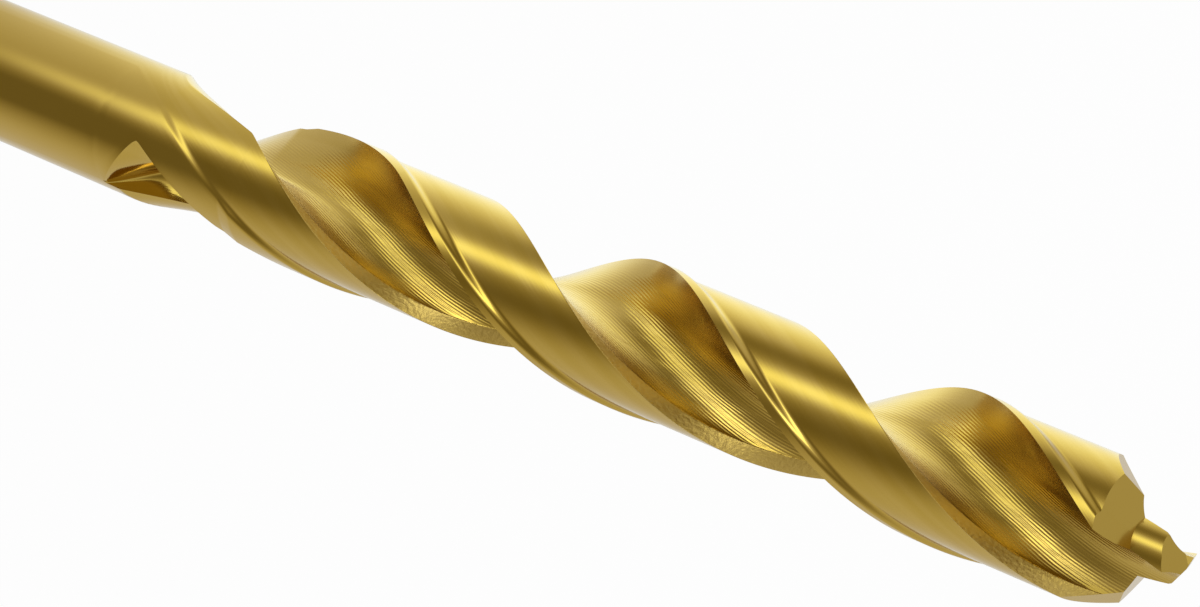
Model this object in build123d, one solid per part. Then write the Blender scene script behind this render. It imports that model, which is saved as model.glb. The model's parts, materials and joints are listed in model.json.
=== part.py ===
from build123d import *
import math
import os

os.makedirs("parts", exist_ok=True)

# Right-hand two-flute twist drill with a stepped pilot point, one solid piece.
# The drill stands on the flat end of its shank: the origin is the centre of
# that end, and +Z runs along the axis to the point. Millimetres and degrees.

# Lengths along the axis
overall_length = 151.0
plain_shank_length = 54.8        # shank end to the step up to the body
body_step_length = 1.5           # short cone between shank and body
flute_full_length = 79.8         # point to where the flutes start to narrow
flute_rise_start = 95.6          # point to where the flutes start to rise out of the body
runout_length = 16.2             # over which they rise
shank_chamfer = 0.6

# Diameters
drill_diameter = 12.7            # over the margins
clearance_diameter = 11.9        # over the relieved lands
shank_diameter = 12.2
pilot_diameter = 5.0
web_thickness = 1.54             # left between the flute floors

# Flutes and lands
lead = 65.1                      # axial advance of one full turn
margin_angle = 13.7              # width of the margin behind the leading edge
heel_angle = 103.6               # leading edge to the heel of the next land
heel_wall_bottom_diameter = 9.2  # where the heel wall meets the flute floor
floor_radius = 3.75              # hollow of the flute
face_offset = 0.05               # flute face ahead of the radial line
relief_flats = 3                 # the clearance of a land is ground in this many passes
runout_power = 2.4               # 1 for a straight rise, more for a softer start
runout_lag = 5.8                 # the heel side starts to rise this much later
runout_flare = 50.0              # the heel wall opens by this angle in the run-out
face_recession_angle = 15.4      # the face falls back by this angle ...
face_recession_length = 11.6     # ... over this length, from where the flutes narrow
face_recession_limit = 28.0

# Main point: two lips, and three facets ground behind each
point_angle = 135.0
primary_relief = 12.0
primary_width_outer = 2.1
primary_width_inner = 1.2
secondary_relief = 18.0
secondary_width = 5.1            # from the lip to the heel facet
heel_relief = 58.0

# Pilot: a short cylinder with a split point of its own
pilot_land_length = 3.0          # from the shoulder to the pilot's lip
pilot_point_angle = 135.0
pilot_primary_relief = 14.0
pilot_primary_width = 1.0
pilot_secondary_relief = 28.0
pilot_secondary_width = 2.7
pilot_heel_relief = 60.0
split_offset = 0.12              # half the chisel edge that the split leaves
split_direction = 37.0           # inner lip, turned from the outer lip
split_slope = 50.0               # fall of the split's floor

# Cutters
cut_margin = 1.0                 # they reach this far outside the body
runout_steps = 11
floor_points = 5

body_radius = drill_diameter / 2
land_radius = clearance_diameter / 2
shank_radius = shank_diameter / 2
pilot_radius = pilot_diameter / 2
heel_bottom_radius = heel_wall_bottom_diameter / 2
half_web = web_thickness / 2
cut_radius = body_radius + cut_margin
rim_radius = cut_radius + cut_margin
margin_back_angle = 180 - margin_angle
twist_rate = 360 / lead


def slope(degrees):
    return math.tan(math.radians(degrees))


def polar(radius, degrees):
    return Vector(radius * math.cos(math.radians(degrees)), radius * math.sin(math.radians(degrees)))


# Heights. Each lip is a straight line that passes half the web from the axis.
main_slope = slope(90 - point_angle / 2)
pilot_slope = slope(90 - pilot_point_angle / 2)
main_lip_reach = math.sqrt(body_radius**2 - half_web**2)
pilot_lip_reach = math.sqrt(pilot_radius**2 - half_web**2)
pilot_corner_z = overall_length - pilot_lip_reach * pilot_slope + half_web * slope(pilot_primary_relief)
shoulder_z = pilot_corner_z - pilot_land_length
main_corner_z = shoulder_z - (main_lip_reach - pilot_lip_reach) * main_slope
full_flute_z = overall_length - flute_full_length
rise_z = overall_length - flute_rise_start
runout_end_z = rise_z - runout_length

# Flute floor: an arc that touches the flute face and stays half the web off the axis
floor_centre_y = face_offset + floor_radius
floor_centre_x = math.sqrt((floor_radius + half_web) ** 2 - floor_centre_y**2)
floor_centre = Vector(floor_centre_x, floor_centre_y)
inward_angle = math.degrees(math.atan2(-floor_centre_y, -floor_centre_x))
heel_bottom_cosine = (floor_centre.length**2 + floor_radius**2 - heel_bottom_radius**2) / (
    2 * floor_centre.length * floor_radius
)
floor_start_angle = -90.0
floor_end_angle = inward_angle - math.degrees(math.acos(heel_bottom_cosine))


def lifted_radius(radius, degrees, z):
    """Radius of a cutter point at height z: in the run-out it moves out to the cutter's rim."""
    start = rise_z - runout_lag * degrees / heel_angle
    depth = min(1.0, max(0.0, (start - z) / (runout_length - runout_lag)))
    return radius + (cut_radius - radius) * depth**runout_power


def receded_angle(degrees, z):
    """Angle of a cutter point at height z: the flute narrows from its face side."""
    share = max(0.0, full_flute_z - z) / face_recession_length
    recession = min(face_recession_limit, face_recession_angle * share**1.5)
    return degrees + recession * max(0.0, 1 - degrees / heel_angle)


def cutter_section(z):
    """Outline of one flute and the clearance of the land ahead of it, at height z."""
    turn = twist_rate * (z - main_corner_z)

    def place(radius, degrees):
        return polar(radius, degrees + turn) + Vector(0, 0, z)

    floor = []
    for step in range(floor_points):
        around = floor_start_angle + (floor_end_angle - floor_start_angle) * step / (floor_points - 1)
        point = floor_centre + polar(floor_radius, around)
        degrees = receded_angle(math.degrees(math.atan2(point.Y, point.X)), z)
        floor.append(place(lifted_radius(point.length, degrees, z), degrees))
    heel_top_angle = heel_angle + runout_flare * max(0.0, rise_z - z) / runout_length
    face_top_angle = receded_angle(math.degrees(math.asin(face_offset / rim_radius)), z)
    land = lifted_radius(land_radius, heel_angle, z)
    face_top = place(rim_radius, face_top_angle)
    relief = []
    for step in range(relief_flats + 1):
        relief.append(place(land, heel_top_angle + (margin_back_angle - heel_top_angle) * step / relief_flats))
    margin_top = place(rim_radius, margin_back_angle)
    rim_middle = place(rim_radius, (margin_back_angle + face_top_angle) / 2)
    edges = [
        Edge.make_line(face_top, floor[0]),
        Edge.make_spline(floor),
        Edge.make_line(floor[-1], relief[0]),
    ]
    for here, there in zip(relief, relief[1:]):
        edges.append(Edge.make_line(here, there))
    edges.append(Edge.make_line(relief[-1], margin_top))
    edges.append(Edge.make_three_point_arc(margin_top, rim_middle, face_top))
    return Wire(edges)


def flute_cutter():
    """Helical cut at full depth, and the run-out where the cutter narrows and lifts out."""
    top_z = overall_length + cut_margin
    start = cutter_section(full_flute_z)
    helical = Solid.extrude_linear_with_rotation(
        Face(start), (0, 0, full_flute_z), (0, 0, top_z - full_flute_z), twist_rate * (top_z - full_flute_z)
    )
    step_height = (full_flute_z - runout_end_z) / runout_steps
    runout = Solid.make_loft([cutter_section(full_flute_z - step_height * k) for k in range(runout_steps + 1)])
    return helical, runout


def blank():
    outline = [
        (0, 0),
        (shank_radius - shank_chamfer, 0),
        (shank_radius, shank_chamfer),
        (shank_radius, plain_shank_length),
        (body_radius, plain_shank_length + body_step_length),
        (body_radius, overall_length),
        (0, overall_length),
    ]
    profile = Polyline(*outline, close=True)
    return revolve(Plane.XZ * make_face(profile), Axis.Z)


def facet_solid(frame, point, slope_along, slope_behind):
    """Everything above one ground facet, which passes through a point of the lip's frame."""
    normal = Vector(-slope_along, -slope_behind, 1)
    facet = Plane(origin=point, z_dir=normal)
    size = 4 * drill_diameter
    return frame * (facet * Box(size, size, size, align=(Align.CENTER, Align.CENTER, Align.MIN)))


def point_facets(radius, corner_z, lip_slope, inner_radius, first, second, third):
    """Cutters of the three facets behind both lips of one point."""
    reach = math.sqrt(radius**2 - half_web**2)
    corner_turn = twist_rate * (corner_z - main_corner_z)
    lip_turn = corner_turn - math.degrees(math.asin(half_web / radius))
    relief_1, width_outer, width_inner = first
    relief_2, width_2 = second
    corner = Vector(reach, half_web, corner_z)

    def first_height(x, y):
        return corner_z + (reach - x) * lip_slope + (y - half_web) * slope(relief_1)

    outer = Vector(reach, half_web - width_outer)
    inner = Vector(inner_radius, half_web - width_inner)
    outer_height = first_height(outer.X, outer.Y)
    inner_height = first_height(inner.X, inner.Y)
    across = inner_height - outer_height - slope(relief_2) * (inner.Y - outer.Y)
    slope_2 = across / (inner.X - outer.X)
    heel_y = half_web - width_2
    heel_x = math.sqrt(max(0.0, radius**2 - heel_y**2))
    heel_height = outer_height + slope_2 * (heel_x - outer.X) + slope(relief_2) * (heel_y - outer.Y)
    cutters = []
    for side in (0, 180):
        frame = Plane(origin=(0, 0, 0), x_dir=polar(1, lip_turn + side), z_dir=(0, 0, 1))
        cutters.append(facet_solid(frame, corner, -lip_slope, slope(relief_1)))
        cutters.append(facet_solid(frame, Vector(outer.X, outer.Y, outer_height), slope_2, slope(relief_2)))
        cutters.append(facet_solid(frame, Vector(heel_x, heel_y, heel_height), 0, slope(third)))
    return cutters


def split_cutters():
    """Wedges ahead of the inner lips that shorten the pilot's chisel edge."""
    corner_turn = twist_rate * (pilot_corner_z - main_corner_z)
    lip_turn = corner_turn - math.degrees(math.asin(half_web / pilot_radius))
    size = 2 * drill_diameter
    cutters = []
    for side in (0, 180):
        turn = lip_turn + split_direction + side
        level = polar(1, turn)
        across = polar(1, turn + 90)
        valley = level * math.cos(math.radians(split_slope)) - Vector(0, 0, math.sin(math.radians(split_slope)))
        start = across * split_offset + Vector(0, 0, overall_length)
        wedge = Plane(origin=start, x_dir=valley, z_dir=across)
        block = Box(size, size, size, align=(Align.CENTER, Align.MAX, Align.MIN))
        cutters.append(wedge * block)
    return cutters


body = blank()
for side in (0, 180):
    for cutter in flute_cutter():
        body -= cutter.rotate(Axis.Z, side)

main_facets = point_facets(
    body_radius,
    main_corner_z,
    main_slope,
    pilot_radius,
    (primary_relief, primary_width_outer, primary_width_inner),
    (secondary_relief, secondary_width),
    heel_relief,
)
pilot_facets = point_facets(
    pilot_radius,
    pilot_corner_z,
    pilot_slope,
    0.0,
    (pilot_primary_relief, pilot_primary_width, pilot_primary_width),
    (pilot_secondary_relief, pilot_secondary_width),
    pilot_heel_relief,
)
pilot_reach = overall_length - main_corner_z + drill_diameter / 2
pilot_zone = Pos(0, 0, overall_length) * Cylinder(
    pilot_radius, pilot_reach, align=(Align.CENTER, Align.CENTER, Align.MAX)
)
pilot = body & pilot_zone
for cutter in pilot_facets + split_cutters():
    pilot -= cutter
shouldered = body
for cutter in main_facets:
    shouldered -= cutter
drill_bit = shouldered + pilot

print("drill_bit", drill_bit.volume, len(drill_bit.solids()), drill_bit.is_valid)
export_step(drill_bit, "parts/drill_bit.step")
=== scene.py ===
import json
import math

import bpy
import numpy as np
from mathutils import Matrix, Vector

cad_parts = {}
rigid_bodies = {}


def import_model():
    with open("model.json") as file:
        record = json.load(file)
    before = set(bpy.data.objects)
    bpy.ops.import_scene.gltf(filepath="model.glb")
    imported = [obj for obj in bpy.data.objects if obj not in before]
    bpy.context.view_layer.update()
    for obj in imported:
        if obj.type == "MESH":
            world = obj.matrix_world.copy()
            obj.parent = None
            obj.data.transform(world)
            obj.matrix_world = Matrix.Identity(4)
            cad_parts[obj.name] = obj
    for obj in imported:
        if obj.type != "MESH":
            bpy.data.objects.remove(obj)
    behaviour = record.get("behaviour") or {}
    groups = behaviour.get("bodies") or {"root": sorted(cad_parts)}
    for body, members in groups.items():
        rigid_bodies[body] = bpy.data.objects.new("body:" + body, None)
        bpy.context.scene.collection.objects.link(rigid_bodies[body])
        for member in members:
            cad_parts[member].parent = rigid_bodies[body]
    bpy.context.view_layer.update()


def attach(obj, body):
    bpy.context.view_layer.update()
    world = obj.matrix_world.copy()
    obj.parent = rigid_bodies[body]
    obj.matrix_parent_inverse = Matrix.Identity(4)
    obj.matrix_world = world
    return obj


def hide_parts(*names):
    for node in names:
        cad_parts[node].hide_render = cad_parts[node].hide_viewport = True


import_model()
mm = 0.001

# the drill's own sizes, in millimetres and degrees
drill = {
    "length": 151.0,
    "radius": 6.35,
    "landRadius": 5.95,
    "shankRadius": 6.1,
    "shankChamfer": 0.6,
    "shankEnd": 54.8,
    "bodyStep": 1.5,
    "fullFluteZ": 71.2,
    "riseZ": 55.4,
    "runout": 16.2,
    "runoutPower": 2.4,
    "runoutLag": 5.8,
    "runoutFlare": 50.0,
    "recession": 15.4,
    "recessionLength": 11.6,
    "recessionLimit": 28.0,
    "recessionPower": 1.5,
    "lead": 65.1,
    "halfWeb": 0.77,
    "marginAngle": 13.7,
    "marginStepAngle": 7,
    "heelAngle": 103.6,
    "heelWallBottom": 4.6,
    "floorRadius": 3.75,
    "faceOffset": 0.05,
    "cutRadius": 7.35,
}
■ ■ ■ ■
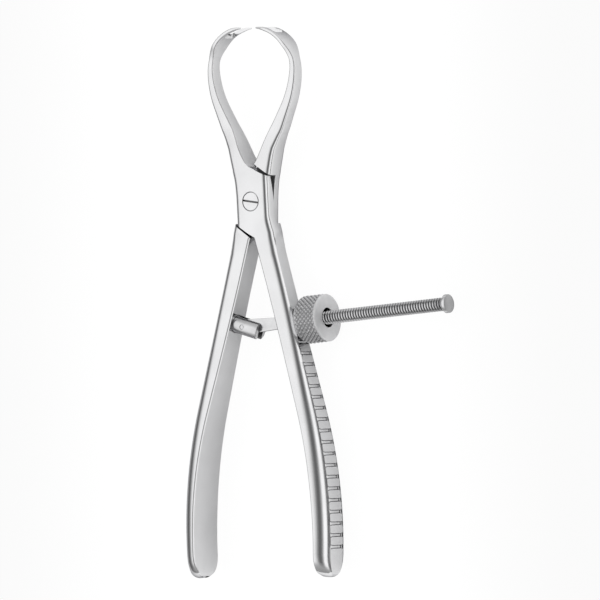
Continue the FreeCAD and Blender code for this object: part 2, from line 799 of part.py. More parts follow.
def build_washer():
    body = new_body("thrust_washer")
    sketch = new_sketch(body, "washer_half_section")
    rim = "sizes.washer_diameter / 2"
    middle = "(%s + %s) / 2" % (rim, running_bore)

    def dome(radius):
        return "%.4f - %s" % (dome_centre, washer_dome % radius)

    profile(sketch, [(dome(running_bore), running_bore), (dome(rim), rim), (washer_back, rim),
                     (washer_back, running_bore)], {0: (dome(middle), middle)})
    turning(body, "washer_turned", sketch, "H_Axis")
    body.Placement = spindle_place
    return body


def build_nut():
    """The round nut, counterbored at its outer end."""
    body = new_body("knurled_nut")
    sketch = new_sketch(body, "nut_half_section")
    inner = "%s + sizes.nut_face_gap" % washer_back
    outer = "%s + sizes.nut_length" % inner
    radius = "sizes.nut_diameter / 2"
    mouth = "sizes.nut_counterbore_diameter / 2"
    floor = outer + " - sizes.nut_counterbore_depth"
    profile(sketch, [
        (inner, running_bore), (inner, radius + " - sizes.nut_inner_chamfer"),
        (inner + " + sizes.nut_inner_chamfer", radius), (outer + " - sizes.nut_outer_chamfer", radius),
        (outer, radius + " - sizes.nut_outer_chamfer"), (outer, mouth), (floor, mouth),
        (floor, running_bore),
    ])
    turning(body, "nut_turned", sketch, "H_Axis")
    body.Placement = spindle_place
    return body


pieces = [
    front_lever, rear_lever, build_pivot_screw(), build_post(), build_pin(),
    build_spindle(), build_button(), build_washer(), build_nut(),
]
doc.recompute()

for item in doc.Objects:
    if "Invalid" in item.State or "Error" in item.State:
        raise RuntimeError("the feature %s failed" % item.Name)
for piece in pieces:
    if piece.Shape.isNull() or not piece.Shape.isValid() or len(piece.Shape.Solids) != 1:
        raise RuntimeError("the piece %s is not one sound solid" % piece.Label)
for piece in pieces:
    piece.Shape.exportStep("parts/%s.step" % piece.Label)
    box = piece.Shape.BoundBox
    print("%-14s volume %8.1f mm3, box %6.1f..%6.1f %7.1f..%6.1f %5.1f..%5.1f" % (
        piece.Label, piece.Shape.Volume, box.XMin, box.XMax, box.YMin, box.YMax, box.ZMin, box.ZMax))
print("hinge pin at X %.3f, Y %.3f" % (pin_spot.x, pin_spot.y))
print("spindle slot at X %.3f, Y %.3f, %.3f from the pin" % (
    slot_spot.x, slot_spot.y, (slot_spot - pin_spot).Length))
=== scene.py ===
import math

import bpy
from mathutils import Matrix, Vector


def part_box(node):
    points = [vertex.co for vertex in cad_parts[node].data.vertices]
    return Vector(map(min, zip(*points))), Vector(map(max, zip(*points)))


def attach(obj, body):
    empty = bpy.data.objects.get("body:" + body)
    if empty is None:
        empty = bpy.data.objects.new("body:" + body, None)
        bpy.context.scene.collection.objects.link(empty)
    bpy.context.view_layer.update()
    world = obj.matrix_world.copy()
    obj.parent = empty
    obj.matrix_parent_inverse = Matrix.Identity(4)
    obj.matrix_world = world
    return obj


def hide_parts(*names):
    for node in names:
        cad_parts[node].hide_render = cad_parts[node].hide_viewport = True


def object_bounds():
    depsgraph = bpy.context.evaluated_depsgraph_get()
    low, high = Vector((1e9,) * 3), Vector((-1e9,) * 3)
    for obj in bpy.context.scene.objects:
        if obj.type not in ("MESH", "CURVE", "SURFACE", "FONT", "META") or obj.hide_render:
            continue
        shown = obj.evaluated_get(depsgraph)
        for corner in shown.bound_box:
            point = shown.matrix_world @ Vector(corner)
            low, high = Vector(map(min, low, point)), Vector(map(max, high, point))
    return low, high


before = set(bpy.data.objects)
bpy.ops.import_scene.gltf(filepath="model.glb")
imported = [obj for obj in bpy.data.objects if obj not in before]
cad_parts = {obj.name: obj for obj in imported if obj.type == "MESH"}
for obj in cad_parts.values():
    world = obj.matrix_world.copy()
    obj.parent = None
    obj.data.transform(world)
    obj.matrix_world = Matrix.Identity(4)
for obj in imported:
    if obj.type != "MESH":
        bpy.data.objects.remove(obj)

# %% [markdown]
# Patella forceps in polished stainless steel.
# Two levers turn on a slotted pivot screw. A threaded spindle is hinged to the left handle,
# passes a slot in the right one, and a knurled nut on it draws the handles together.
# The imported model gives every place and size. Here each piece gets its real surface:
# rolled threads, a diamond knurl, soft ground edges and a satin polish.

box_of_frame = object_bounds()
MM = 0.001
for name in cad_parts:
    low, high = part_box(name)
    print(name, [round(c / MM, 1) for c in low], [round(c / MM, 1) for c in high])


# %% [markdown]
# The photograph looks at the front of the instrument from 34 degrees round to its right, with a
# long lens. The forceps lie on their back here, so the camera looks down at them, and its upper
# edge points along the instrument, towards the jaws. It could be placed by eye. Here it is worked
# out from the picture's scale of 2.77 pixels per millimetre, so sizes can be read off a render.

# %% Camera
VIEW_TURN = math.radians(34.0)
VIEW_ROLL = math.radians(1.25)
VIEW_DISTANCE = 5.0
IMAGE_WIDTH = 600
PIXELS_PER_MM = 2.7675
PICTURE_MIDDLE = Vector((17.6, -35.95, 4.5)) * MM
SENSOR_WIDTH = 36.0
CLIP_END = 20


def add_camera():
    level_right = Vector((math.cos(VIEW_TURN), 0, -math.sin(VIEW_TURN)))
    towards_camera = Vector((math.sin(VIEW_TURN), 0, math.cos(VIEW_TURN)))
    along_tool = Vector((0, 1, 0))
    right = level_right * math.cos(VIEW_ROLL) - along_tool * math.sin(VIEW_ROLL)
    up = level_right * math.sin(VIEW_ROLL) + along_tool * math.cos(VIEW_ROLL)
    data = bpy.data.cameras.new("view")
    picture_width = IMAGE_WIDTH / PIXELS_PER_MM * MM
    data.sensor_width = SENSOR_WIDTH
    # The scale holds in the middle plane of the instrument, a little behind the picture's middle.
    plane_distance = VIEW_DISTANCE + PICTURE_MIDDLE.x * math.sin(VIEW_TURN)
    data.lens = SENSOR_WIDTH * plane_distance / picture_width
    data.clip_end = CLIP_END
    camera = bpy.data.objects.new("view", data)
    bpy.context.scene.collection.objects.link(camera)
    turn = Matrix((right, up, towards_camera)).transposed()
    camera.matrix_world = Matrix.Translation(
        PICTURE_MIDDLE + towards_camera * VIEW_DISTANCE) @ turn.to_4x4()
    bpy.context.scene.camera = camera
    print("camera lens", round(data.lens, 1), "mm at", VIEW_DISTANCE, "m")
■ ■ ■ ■
● What to work on
Print, without alteration, the lines from the line with "drill_bit.volume, len(drill_bit.solids()), drill_bit.is_valid)" to the line with "bpy.context.scene.collection.objects.link(rigid_bodies[body])". Include both of them, and omit every other line.

● Exercise result
print("drill_bit", drill_bit.volume, len(drill_bit.solids()), drill_bit.is_valid)
export_step(drill_bit, "parts/drill_bit.step")
=== scene.py ===
import json
import math

import bpy
import numpy as np
from mathutils import Matrix, Vector

cad_parts = {}
rigid_bodies = {}


def import_model():
    with open("model.json") as file:
        record = json.load(file)
    before = set(bpy.data.objects)
    bpy.ops.import_scene.gltf(filepath="model.glb")
    imported = [obj for obj in bpy.data.objects if obj not in before]
    bpy.context.view_layer.update()
    for obj in imported:
        if obj.type == "MESH":
            world = obj.matrix_world.copy()
            obj.parent = None
            obj.data.transform(world)
            obj.matrix_world = Matrix.Identity(4)
            cad_parts[obj.name] = obj
    for obj in imported:
        if obj.type != "MESH":
            bpy.data.objects.remove(obj)
    behaviour = record.get("behaviour") or {}
    groups = behaviour.get("bodies") or {"root": sorted(cad_parts)}
    for body, members in groups.items():
        rigid_bodies[body] = bpy.data.objects.new("body:" + body, None)
        bpy.context.scene.collection.objects.link(rigid_bodies[body])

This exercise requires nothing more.